Ronaldo van Rooyen, 34, and Tawfeeq Ibrahim, 26, were expressionless when they were on Wednesday convicted of murder and aggravated robbery.
Hector's body was found wrapped in plastic and dumped in Groot Drakenstein in March 2016.
She was bludgeoned to death with a hammer or similar object, allegedly in the garage at Van Rooyen’s parents' home.
According to the post-mortem, she died of extensive blunt force head injuries.
Both accused had pleaded not guilty, and opted not to testify.
Hector was last seen by a colleague leaving the Oostenberg Lodge in Kuils River, where she worked. Her body was found nine days later.
The men are believed to have murdered Hector because they wanted to steal the BMW Z3 she was driving. She allegedly owed Van Rooyen "a lot of money”.
The vehicle belonged to Hector's boyfriend.
Following her disappearance, Hector's loved ones had called the police and told them that she may be at Van Rooyen's house.
The three had apparently been friends.
Tried to sell car
A search of the house resulted in nothing unusual being found.
Van Rooyen had told police that Hector had been to his home to borrow money, but he had told her he didn't have any.
He claimed she had left in the Z3.
Hector's brother Brandon testified that he too had gone to see Van Rooyen to ask if he had heard from his youngest sister.
Van Rooyen again said she had tried to borrow money from him and that he hadn't seen her since.

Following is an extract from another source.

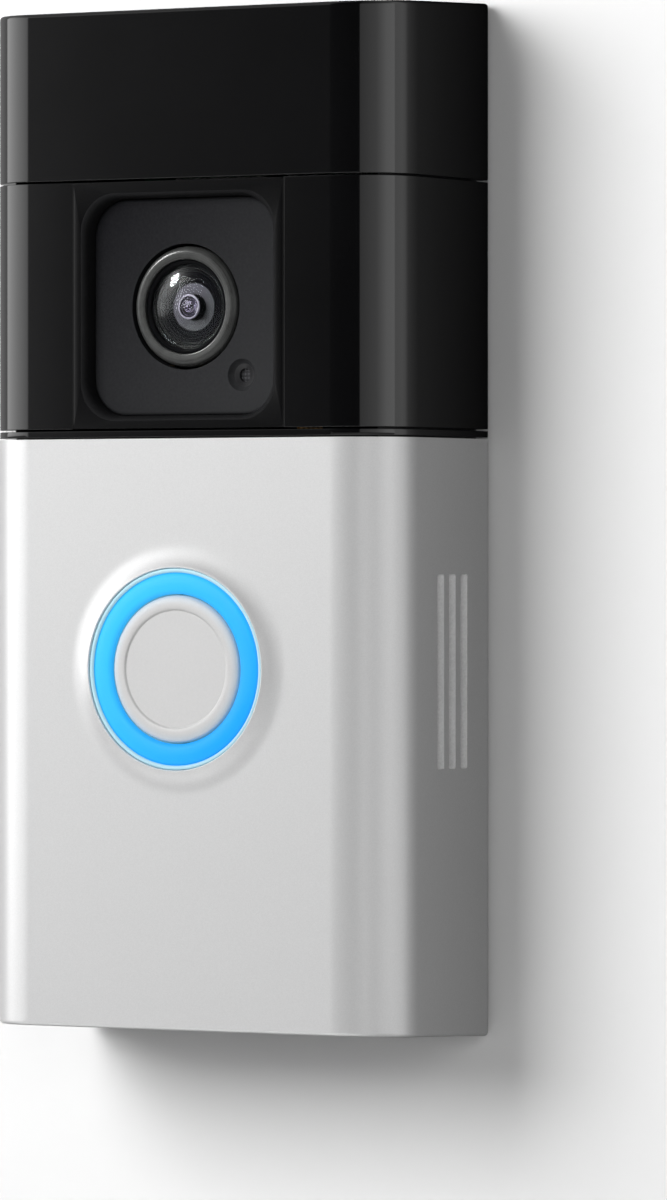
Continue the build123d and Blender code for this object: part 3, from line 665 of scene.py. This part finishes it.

Brandon had given Van Rooyen his number in case Hector contacted him, and the murder accused phoned him the following day, claiming that she was "at a Nigerian's house".
When loved ones went to check the address given to them, they didn't find Hector or the car.
Van Rooyen had been seen by witnesses driving the luxury vehicle after Hector's disappearance.
The car was found on March 17 in Rochester Road, Salt River, and identified as the vehicle connected to Hector's disappearance.
The two men allegedly tried to sell the car for R5 000, but after failing to find a buyer, dumped it with parts missing. They were arrested a week later, shortly before Hector's decomposing remains were found in a small ditch next to a road in Paarl, wrapped in plastic and bound with electrical cords.
She was identified through DNA testing.
Accused acted together
In his judgment, Judge Lister Nuku said the accused were the last people seen in Hector's company.
He said witness testimony showed both had been inside the vehicle and had attempted to sell it, and evidence from potential buyers and people Van Rooyen had tried to sell the parts to was undisputed.
He referred to a statement made by Van Rooyen to the police, indicating where the body had been disposed of.
Ibrahim, in his police statement, had claimed he had been an accomplice out of fear, but Nuku said this was not supported by the evidence.
Neither had taken the court into their confidence by giving evidence, he pointed out, strengthening the prosecution's case.
While the evidence presented couldn't establish the role of each of the accused, Nuku said there was no doubt that they had acted together.
The State relied on circumstantial evidence, but had proven its case beyond a reasonable doubt, Nuku concluded.